El mejor administrativo del mundo

Tengo un amigo que ganó un premio al mejor soldador. Ignoro si existe un concurso de administrativos pero estoy seguro de que, si lo hubiera, yo ganaría el premio nacional y me situaría entre los favoritos del internacional. Y esto no es presunción ni vanidad: es la constatación de mi fracaso.

Porque ¿qué niño, cuando le preguntan qué quiere ser de mayor, responde que quiere ser oficinista? Yo no, desde luego. Primero quise ser inventor, cuando un esquema del motor eléctrico me hacía concebir helicópteros y una caña me servía para atrapar moscas. Pero un maestro nacional y falangista ofreció a mis padres la posibilidad de enseñarme contabilidad o, como entonces también se llamaba, «teneduría de libros». Cara al sol y ante montañas nevadas aprendí los misterios del debe y el haber, de los libros diario y mayor pero, sobre todo, aprendí a escribir con letra redondilla.

Y fue este maestro el que dio a mis padres el consejo definitivo: «este chico es muy listo, que no estudie».

Así quedó marcado mi destino. Mi ingenio para inventar chorradas y mi memoria para recordar los ríos de España me habían etiquetado como «muy listo» y eso me abría las puertas a ser director de sucursal de la Caja de Ahorros sin pasar por la universidad ni zarandajas por el estilo.

A los catorce años fui trasplantado a Zaragoza y empecé mi fulgurante carrera como mandan los cánones de la superación personal: desde abajo, como chico de los recados.
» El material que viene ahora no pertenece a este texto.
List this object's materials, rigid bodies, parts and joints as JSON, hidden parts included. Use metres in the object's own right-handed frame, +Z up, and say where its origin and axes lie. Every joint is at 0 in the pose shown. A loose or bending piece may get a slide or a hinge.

Con uno de mis nuevos amigos de la ciudad, en una tarde de borrachera, nos confesamos nuestra timidez y tomamos una decisión heroica: presentarnos a la recién creada Escuela Municipal de Arte Dramático para ser… actores.

Así empezó mi disonancia cognitiva: el que despuntaba cualidades para ser el mejor administrativo del mundo quería ser… actor. Pero el pánico escénico me fue disuadiendo tras lo que me parecieron amenazas de infarto. Derivé mis anhelos hacia la creación literaria y tuve el honor de pertenecer a algunos grupillos de letraheridos, siempre en calidad de autor sin obra.

Mientras acariciaba la bohemia, compatibilizaba mi promoción empresarial con reivindicaciones sindicales, lo que constituía otra más de mis disonancias cognitivas. Fueron épocas de neuras de las que me salvó conocer a María, marcharnos a Amsterdam y Londres, correr delante de los grises —ese tópico inevitable de la época—, coquetear con gurús y hacer variadas tonterías más. Hasta que decidimos tener un hijo: Alejandro, nuestra mejor obra.

Su nacimiento coincidió con mi despido. Una venta empresarial nos hizo prescindibles a todos los administrativos. Experimenté aquello como una oportunidad. Aunque me impliqué en la crianza de nuestro hijo más de lo habitual en los padres de la época, tuve tiempo para dirigir un cortometraje tan mal grabado que tuvieron que pasar veinte años para que la tecnología permitiese hacer una edición chapucera.

Busqué otra salida. Era mi oportunidad de pisar la universidad, ese templo de sabiduría y activismo que había añorado en mi juventud. Sabiduría encontré poca y las conversaciones no giraban ya en torno a Trotski, sino a la temporada del Real Zaragoza.

Con mi diploma recién obtenido, oposité a algunas plazas de trabajador social, cosechando algunos más de mis apreciados fracasos. Así, agotadas las últimas prestaciones, firmé mi rendición y busqué trabajo… de administrativo.

Oposité a auxiliar de la Universidad de Zaragoza y aprobé —¿alguien lo dudaba?— con el número uno. Allí me esforcé en hacer de mi trabajo algo creativo y eficaz, no en vano había empezado mi carrera profesional en una gestoría bregando con los funcionarios y no quería ser uno de aquellos lentos hipopótamos.

Cuando tuve la oportunidad de jubilarme pensé que aquel era el momento de realizar algunos de mis sueños. Me volqué en el estudio de los temas que me interesan y en la creación literaria y en ello sigo, a veces hasta traicionando mi trayectoria con pequeños éxitos.

Pero mientras tanto hay que pensar en el otoño —otro tópico inevitable— y procurar que sea dorado y luminoso, bien regado de conversaciones y abrazos con las bellas gentes que voy conociendo en Las Crisálidas.

A vosotras dedico las artes del mejor administrativo del mundo.